3. The data processing system of Claim 2 wherein the interrupt handler further comprises software instructions to decrease the clock frequency.

4. The data processing system of Claim 2 wherein the memory has a power-saving mode entered when no memory accesses are occurring.

5. The data processing system of Claim 4 wherein the memory is pseudo-static memory.

6. The data processing system of Claim 2 wherein the limiter is an interrupt handler.

7. The data processing system of Claim 2 wherein the interrupt handler is implemented as a device driver.

8. The data processing system of Claim 2 wherein the processor's instruction pointer continues normal operation upon receipt of any subsequent interrupt.

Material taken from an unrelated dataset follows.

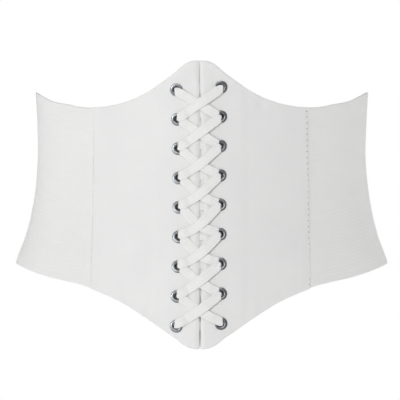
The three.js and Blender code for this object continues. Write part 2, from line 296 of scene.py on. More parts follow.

9. The data processing system of Claim 8 wherein the interrupt handler returns control to the idle sequence.

10. The data processing system of Claim 2 wherein the idle sequence is an idle loop and the interrupt is unique to the idle loop.

11. A data processing system including a processor and having software instructions stored in memory for processing by the processor, the software instructions including an idle loop, the processor and software instructions further comprising: an interrupt generated by and substantially unique to an idle loop; an interrupt handler for identifying a code sequence which generates said idle loop interrupt and which would be substantially degraded by a halt instruction to the processor; an interrupt handler responsive to said idle loop interrupt, the interrupt handler checking whether a sequence that would be substantially degraded has been identified and, if not, provides software instructions to the processor to decrease system clock frequency and halt processing of software instructions; an instruction pointer which continues operation when any subsequent interrupt is received, causing the interrupt handler to return to the idle loop.